Crime

Melbourne avocado murder horror

Inside a cheating wife’s evil plot.

Sofia Sam awoke to tragedy. Her husband, and father of her then six-year-old son, was dead next to her in bed at their home in Epping, Vic.

Sam Abraham, 33, had foam coming out of his mouth and Sofia’s distressing wails were heard in the background of the Triple-0 call.

She said she thought he’d had a heart attack. The reality though was far more sinister.

An autopsy quickly discovered the cause of death was actually from cyanide poisoning.

Sam’s death would have been an excruciating and noisy affair, with seizures and convulsions, and it prompted questions about how Sofia could have slept through the whole thing.

Suspicions were aroused but, instead of revealing the apparent murder to Sam’s wife, police kept quiet – choosing instead to watch and wait.

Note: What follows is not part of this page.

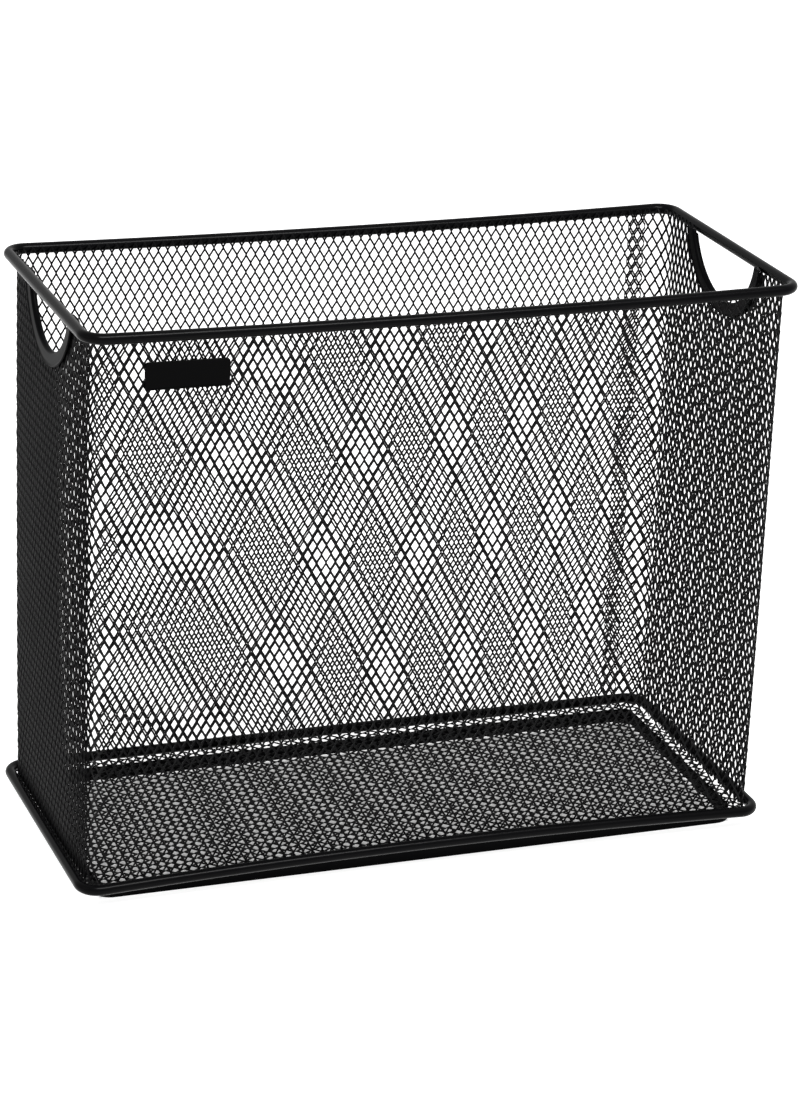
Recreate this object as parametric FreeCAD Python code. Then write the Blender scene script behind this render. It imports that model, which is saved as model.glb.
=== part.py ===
"""Hanging file rack: an open-topped box of expanded steel mesh on a wire frame.

Millimetres, +Z up, +X along the long side, +Y towards the back. The origin is
on the surface the rack stands on, under the middle of the box.
"""
import FreeCAD, Part
import math
import os

from FreeCAD import Vector

# --- Overall size, over the wire rims -------------------------------------
overall_length = 317.5
overall_depth = 139.7
overall_height = 254.0

# --- Wire rims -------------------------------------------------------------
rim_wire = 4.8              # diameter of the wire in both rims
wire_flats = 16             # the round wire is drawn with this many narrow flats
weld_gap = 0.1              # between any two pieces that are welded together
base_rim_height = 8.0       # centre of the lower rim above the table
rim_joint_x = 4.0           # where the two ends of each rim meet, on the back
rim_joint_width = 3.0       # length of the weld that joins them
rim_joint_neck = 0.3        # depth to which the dressed weld is necked

# --- Expanded mesh ---------------------------------------------------------
sheet_depth = 1.0           # thickness of the sheet over its twisted strands
sleeve_corner = 6.0         # outside radius of the four upright folds
mesh_short_way = 30.0       # pitch of the sleeve's diamonds across their short way
mesh_long_way = 56.0        # pitch of the sleeve's diamonds along their long way
strand_width = 4.3
floor_short_way = 26.0      # the same pitches in the floor
floor_long_way = 49.0
floor_strand_width = 3.7
selvedge = 2.4              # unslit border along a cut edge of the sheet
sleeve_above_rim = 1.0      # sheet edge above the centre of the top rim
lap_width = 9.0             # doubled strip where the ends of the sheet overlap
lap_from_end = 11.0         # from the outside of the right end to that strip

# --- Foot frame under the floor -------------------------------------------
foot_height = 6.2
foot_thickness = 1.5
foot_inset = 5.2            # from the outside of the sleeve
foot_corner = 8.0

# --- Hand holes in the two ends -------------------------------------------
hand_hole_width = 62.0      # at the height of the top rim's centre
hand_hole_depth = 23.0      # from the top rim's centre down to the edge
trim_width = 6.4            # of the folded channel that edges the hole
trim_thickness = 0.8
trim_clearance = 0.1        # between the channel and the sheet inside it

# --- Name plate ------------------------------------------------------------
plate_width = 36.0
plate_height = 12.0
plate_thickness = 1.0
plate_corner = 1.5
plate_chamfer = 0.3
plate_from_end = 22.0       # from the outside of the left end to the plate
plate_below_rim = 11.4      # from the top rim's centre to the plate's top

# --- Places that follow from the sizes ------------------------------------
wire_radius = rim_wire / 2
sleeve_length = overall_length - 2 * (rim_wire + weld_gap)
sleeve_depth = overall_depth - 2 * (rim_wire + weld_gap)
rim_offset = weld_gap + wire_radius
top_rim_z = overall_height - wire_radius
sleeve_bottom = foot_height + weld_gap
sleeve_top = top_rim_z + sleeve_above_rim
sleeve_height = sleeve_top - sleeve_bottom

hole_radius = (hand_hole_width ** 2 / 4 + hand_hole_depth ** 2) / (2 * hand_hole_depth)
hole_centre_z = top_rim_z - hand_hole_depth + hole_radius
sheet_hole_radius = hole_radius + trim_thickness + trim_clearance
trim_radius = hole_radius + trim_width


def rectangle(width, height, low_y=0.0):
    """A flat face in the XY plane, centred on X, standing on low_y."""
    plane = Part.makePlane(width, height)
    plane.translate(Vector(-width / 2, low_y, 0))
    return plane


def disc(radius, centre):
    return Part.Face(Part.Wire(Part.makeCircle(radius, centre)))


def wire_section():
    """The section of a rim's wire in the XZ plane, its corners on the wire's circle."""
    turns = [2 * math.pi * step / wire_flats for step in range(wire_flats + 1)]
    return Part.Face(Part.makePolygon([
        Vector(wire_radius * math.cos(turn), 0, wire_radius * math.sin(turn)) for turn in turns
    ]))


def diamond(centre_x, centre_y, half_width, half_height):
    corners = [(half_width, 0), (0, half_height), (-half_width, 0), (0, -half_height)]
    points = [Vector(centre_x + x, centre_y + y, 0) for x, y in corners]
    return Part.Face(Part.makePolygon(points + points[:1]))


def rounded_outline(length, depth, radius):
    """A closed wire in the XY plane: a rectangle with round corners."""
    x, y = length / 2, depth / 2
    turn = radius * (1 - math.sqrt(0.5))
    edges = []
    for side_x, side_y in ((1, -1), (1, 1), (-1, 1), (-1, -1)):
        before = Vector(side_x * (x - radius), side_y * y, 0)
        after = Vector(side_x * x, side_y * (y - radius), 0)
        if side_x * side_y > 0:
            before, after = after, before
        middle = Vector(side_x * (x - turn), side_y * (y - turn), 0)
        edges.append(Part.Arc(before, middle, after).toShape())
    sides = []
    for corner, following in zip(edges, edges[1:] + edges[:1]):
        start = corner.Vertexes[-1].Point
        end = following.Vertexes[0].Point
        sides.append(Part.LineSegment(start, end).toShape())
    return Part.Wire([edge for pair in zip(edges, sides) for edge in pair])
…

It wasn’t long before undercover investigators were able to piece the puzzle together.

family history photo
Sam, Sofia and their son

Sofia, who had moved to Australia from India with her husband just three years earlier, was hiding a secret. A secret lover. She’d met Arun Kamalasanan at university years earlier and he’d left his wife and child to move to Melbourne in 2013.

The pair were desperate to be together and just one thing stood in their way – Sam. Now they had a motive, police needed to prove their guilt and started a complex surveillance operation, recording secret meetings between the pair.

An undercover officer also struck up a friendship with Arun, which would later be part of his undoing.

A joint bank account was discovered and just five months after Sam Abraham’s death Sofia transferred his car into Arun’s name. A shared diary where the couple professed their love was also found. I just need to love you ’til my last breath, to help you always be yourself, Arun wrote. I won’t be enjoying my life until I get a life to love with you. Can you hold me tight? I want to drift away in your love, Sofia penned.

And then on another date, more chillingly: Why I am made with rock heart? Why I am so cruel? Why I am so cunning? I – you make me do bad things. Why you made me bad, she wrote.

Much of the sophisticated trap laid by the homicide squad cannot be published for legal reasons, but they did reveal Arun made a confession to an undercover officer, which was recorded.

He admitted to having killed Sam Abraham by putting sleeping pills into an avocado smoothie and then the poison into his orange juice.

Arun was allegedly heard saying: ‘I took that guy off. I went there with the powder, sleeping pills… and I gave it.’

Asked what the powder was, Arun replies: ‘Cyanide… because it works well with orange juice. I mixed orange juice and gave him.’

He denied Sofia had any knowledge of his crime, but police thought that highly unlikely. Almost a year later, the pair were arrested and charged with murder.

In January this year, Arun Kamalasanan, 35, and Sofia Sam, 33, appeared at the Supreme Court of Victoria and pleaded not guilty.

The case was made that Arun slipped into the house drugging the whole family, including Sofia’s son, with sleeping pills. He put Sam’s dose into an avocado smoothie Sofia had made for him just before bed. He then forced the orange juice laced with cyanide down the defenceless Sam’s throat as he slept.

without parents
Their son is growing up without both of his parents

During the trial, the pair denied their relationship was anything but a close friendship.

Arun’s lawyer also argued that his recorded admissions had been made up to try and win approval.

‘He’s like a lonely kid in a playground that tells others his father’s an astronaut in order to be accepted,’ Arun’s defence lawyer told the jury. But it was not enough and on February 21, after a three-week trial, they both were found guilty of murder.

‘This is a very serious example of murder. ‘You were the friend of Mr. Abraham,’ Justice Coghlan concluded.

He told the court Arun had ‘attempted to fabricate a mental illness over a period of three years’ as ‘part of a plan’ to escape culpability if he was ever caught.

As for Sam’s wife, Justice Coghlan said Sofia seemed to show no remorse. He said she was ‘well-educated’ and a religious devotee, but ‘it cannot be said you are remorseful’.

He admitted it was difficult to know exactly what role she played in the murder of her husband, but ‘[your husband] could not have been murdered without your knowledge and acquiescence.

‘I am satisfied that the poison was chosen as your murder weapon in an attempt to avoid detection,’ he said.

In June, Sofia was sentenced to 22 years in jail with a minimum of 18, and Arun got 27 years and was ordered to serve a minimum of 23.

The pair reportedly no longer speak, although Sofia’s son visits his mum regularly in jail and they talk on the phone.

It is he that the judge said was one of the most significant victims of the murder, as he will grow up with no father and his mother in jail.